I absolutely think there's going to be super cool startups that accelerate film and game dev as it is today, inside existing 3D engines. Those workflows could be made much faster with generative models.

That said, our belief is that model-imagined experiences are going to become a totally new form of storytelling, and that these experiences might not be free to be as weird and whacky as they could because of heuristics or limitations in existing 3D engines. This is our focus, and why the model is video-in and video-out.

Plus, you've got the very large challenge of learning a rich, high-quality 3D representation from a very small pool of 3D data. The volume of 3D data is just so small, compared to the volumes generative models really need to begin to shine.

> Additionally, curious about what exactly the difference between the new mode of storytelling you’re describing and something like a crpg or visual novel

To be clear, we don't yet know what shape these new experiences will take. I'm hoping we can avoid an awkward initial phase where these experiences resemble traditional game mechanics too much (although we have much to learn from them), and just fast-forward to enabling totally new experiences that just aren't feasible with existing technologies and budgets. Let's see!

> is your hope that you can just bake absolutely everything into the world model instead of having to implement systems for dialogue/camera controls/rendering/everything else that’s difficult about working with a 3D engine?

Yes, exactly. The model just learns better this way (instead of breaking it down into discrete components) and I think the end experience will be weirder and more wonderful for it.

olivercameron commented on AI video you can watch and interact with, in real-time experience.odyssey.world... · Posted by u/olivercameron

abe94 · 7 months ago

very cool - what was the hardest part of building this?

olivercameron · 7 months ago

If I had to choose one, I'd easily say maintaining video coherence over long periods of time. The typical failure case of world models that's attempting to generate diverse pixels (i.e. beyond a single video game) is that they degrade to a mush of incoherent pixels after 10-20 seconds of video.

We talk about this challenge in our blog post here (https://odyssey.world/introducing-interactive-video). There's specifics in there on how we improved coherence for this production model, and our work to improve this further with our next-gen model. I'm really proud of our work here!

> Compared to language, image, or video models, world models are still nascent—especially those that run in real-time. One of the biggest challenges is that world models require autoregressive modeling, predicting future state based on previous state. This means the generated outputs are fed back into the context of the model. In language, this is less of an issue due to its more bounded state space. But in world models—with a far higher-dimensional state—it can lead to instability, as the model drifts outside the support of its training distribution. This is particularly true of real-time models, which have less capacity to model complex latent dynamics. Improving this is an area of research we're deeply invested in.

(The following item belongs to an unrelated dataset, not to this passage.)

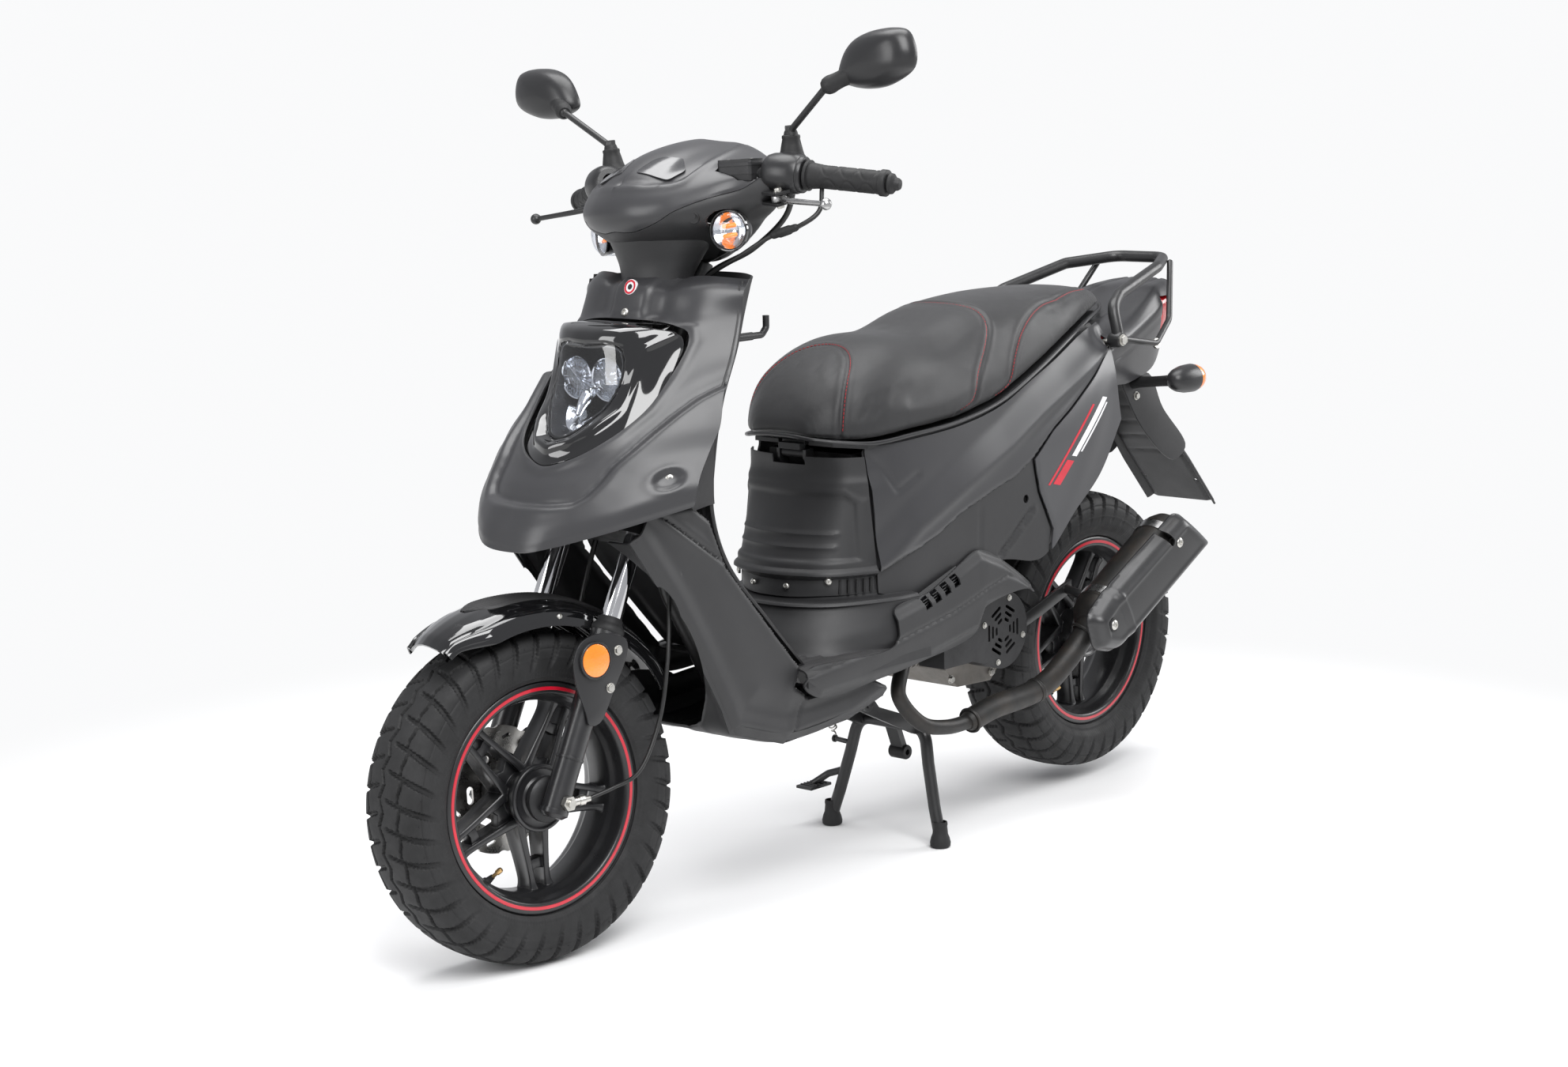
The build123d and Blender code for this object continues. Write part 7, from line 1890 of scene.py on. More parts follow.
def floor_board():
    # foot board: ribbed top, edges rolled down into the skirts
    xs = np.linspace(232, -60, 110)
    us = np.linspace(-1, 1, 121)
    V = []
    for x in xs:
        row = []
        for u in us:
            a = abs(u)
            w = 170.0
            y = w * min(a / .93, 1) if a < .93 else w
            z = 364.0
            e = w - y
            if e < 14:
                z -= (14 - math.sqrt(max(14 ** 2 - (14 - e) ** 2, 0))) * .9
            if a > .93:
                z = 364 - 12.6 - (a - .93) / .07 * 14
            q = abs(y)
            # tapering foot ribs
            for y0 in (34, 54, 74, 94, 114):
                yy = y0 + (x - 100) * .05
                if 20 < x < 200:
                    z += 2.2 * math.exp(-((q - yy) / 3.4) ** 4) * min(1, (x - 20) / 10, (200 - x) / 10)
            z += 2.0 * smooth01((q - 132) / 6) * (1 - smooth01((q - 152) / 5))
            row.append((x, math.copysign(y, u), z))
        V.append(row)
    G = np.array(V)
    body_hole = z_prism([(70, -104), (70, 104), (-90, 104), (-90, -104)], 300, 400)
    sheet("foot_board", G, M["floor"], "chassis", 3.0, side=side_of(G, (0, 0, 1)), cut=[body_hole], replaces=("floor_panel",), slot="plastic_dark", level=0)
    # skirts
    for sd in (1, -1):
        L_ = "l" if sd > 0 else "r"
        xs, zs = np.linspace(244, -352, 150), np.linspace(308, 492, 60)
        rows = []
        for x in xs:
            row = []
            for z in zs:
                top = np.interp(x, [-345, -250, -195, -150, -73, 14, 222], [400, 462, 484, 468, 436, 420, 366])
                bot = np.interp(x, [-345, -207, -186, -38, 52, 201, 236], [396, 389, 355, 329, 321, 317, 342])
                y = 169.0
                e = top - z
                y -= 9 * (1 - smooth01(e / 16)) + 1.5 * (1 - smooth01(e / 5))
                b = z - bot
                y -= 6 * (1 - smooth01(b / 13))
                mid = (top + bot) / 2
                y += 2.4 * math.exp(-((z - mid) / 24) ** 2)
                # crease that runs back from the foot board edge
                zc = np.interp(x, [-345, -260, -120, 20, 230], [402, 436, 398, 374, 356])
                y -= 2.8 * math.exp(-((z - zc) / 3.0) ** 2)
                row.append((x, sd * y, z))
            rows.append(row)
        G = np.array(rows)
        cuts = []
        for x, z in ((-56, 424), (-80, 431), (-104, 439), (-128, 448)):
            c = Geo()
            c.box((x, 166 * sd, z - 3), (15, 40, 19), (1, 0, -.32), (0, 1, 0), (.32, 0, 1))
            cuts.append(c)
        y0, y1 = (140, 190) if sd > 0 else (-190, -140)
        sk = spline(np.array(SKIRT, float), 170, closed=True)
        sheet("skirt_" + L_, G, M["trim"], "chassis", 3.0, keep=y_prism([tuple(p) for p in sk], y0, y1), cut=cuts, side=side_of(G, (0, sd, 0)), slot="plastic_dark", level=0)
        g = Geo()
        for x, z in ((-56, 424), (-80, 431), (-104, 439), (-128, 448)):
            for k in (-5, 0, 5):
                g.box((x, 161.5 * sd, z - 3 + k), (15, 5, 1.6), (1, 0, -.32), (0, 1, .3 * sd), (.32, 0, 1))
        g.box((-92, 157 * sd, 434), (110, 2, 34), (1, 0, -.32), (0, 1, 0), (.32, 0, 1))
        g.out("grill_" + L_, M["dial"], "chassis", slot="plastic_dark")
    # raised collar round the seat post
    rows = []
    for z, k, dx in ((362, 1.07, 14), (366, 1.03, 8), (376, 1.0, 3), (392, .995, 0), (408, .99, 0), (424, .985, -2), (433, .97, -5), (436, .955, -8)):
        base = [(172, 0), (160, 70), (120, 125), (30, 160), (-40, 165)]
        topb = [(144, 0), (134, 62), (97, 112), (16, 150), (-44, 160)]
        t = smooth01((z - 376) / 55)
        r_ = [((a[0] * (1 - t) + b[0] * t) + dx * (1 if i < 3 else .3), (a[1] * (1 - t) + b[1] * t) * (1 if i > 2 else k)) for i, (a, b) in enumerate(zip(base, topb))]
        rows.append([(x, -y, z) for x, y in r_[:0:-1]] + [(x, y, z) for x, y in r_])
    G = dense(rows, 6, 16)
    G[:, :, 1] = np.clip(G[:, :, 1], -166, 166)
    sheet("floor_collar", G, M["trim"], "chassis", 3.0, side=side_of(G, (1, 0, 0)), slot="plastic_dark", level=0)
    # shelf between the collar and the seat post cover
    xs = []
    rows = []
    for k, z in ((.90, 436), (1.0, 438.5), (1.05, 436), (1.10, 430)):
        pass
    top_in = [(118, 0), (108, 48), (80, 92), (18, 130), (-40, 140)]
    top_out = [(146, 0), (136, 62), (99, 113), (18, 152), (-44, 161)]
    rows = []
    for t, z in ((0, 446), (.2, 442), (.5, 440), (.85, 438.5), (1, 434)):
        r_ = [(a[0] * (1 - t) + b[0] * t, a[1] * (1 - t) + b[1] * t) for a, b in zip(top_in, top_out)]
        rows.append([(x, -y, z) for x, y in r_[:0:-1]] + [(x, y, z) for x, y in r_])
    G = dense(rows, 4, 14)
    sheet("collar_shelf", G, M["trim"], "chassis", 2.5, side=side_of(G, (0, 0, 1)), slot="plastic_dark", level=0)


LEG = [
    (950, [(214, 0), (226, 60), (273, 115), (334, 152)]),
    (900, [(232, 0), (246, 60), (295, 115), (343, 152)]),
    (850, [(252, 0), (264, 60), (312, 115), (362, 154)]),
    (780, [(288, 0), (300, 60), (345, 115), (394, 157)]),
    (700, [(322, 0), (332, 60), (368, 115), (410, 157)]),
    (620, [(338, 0), (346, 60), (372, 112), (400, 142)]),
    (537, [(318, 0), (324, 60), (344, 112), (366, 142)]),
    (450, [(250, 0), (256, 60), (270, 112), (288, 142)]),
    (366, [(186, 0), (190, 60), (198, 112), (208, 142)]),
]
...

In second place would absolutely be model optimization to hit real-time. That's a gnarly problem, where you're delicately balancing model intelligence, resolution, and frame-rate.

olivercameron commented on AI video you can watch and interact with, in real-time experience.odyssey.world... · Posted by u/olivercameron

amelius · 7 months ago

Would be more interesting with people in it.

olivercameron · 7 months ago

I agree! Check out outputs from our next-gen world model here(https://odyssey.world/introducing-interactive-video), featuring richer pixels and dynamics.

olivercameron commented on AI video you can watch and interact with, in real-time experience.odyssey.world... · Posted by u/olivercameron

godelski · 7 months ago

That felt so wrong AND someone is cheating here. This felt really suspicious...

I got to the graffiti world and there were some stairs right next to me. So I started going up them. It felt like I was walking forward and the stairs were pushing under me until I just got stuck. So I turned to go back down and half way around everything morphed and I ended up back down at the ground level where I originally was. I was teleported. That's why I feel like something is cheating here. If we had mode collapse I'm not sure how we should be able to completely recover our entire environment. Not unless the model is building mini worlds with boundaries. It was like the out of bond teleportation you get in some games but way more fever dream like. That's not what we want from these systems, we don't want to just build a giant poorly compressed videogame, we want continuous generation. If you have mode collapse and recover, it should recover to somewhere new, now where you've been. At least this is what makes me highly suspicious.

olivercameron · 7 months ago

Hi! CEO of Odyssey here. Thanks for giving this a shot.

To clarify: this is a diffusion model trained on lots of video, that's learning realistic pixels and actions. This model takes in the prior video frame and a user action (e.g. move forward), with the model then generating a new video frame that resembles the intended action. This loop happens every ~40ms, so real-time.

The reason you're seeing similar worlds with this production model is that one of the greatest challenges of world models is maintaining coherence of video over long time periods, especially with diverse pixels (i.e. not a single game). So, to increase reliability for this research preview—meaning multiple minutes of coherent video—we post-trained this model on video from a smaller set of places with dense coverage. With this, we lose generality, but increase coherence.

We share a lot more about this in our blog post here (https://odyssey.world/introducing-interactive-video), and share outputs from a more generalized model.

> One of the biggest challenges is that world models require autoregressive modeling, predicting future state based on previous state. This means the generated outputs are fed back into the context of the model. In language, this is less of an issue due to its more bounded state space. But in world models—with a far higher-dimensional state—it can lead to instability, as the model drifts outside the support of its training distribution. This is particularly true of real-time models, which have less capacity to model complex latent dynamics.

> To improve autoregressive stability for this research preview, what we’re sharing today can be considered a narrow distribution model: it's pre-trained on video of the world, and post-trained on video from a smaller set of places with dense coverage. The tradeoff of this post-training is that we lose some generality, but gain more stable, long-running autoregressive generation.

> To broaden generalization, we’re already making fast progress on our next-generation world model. That model—shown in raw outputs below—is already demonstrating a richer range of pixels, dynamics, and actions, with noticeably stronger generalization.

Let me know any questions. Happy to go deeper!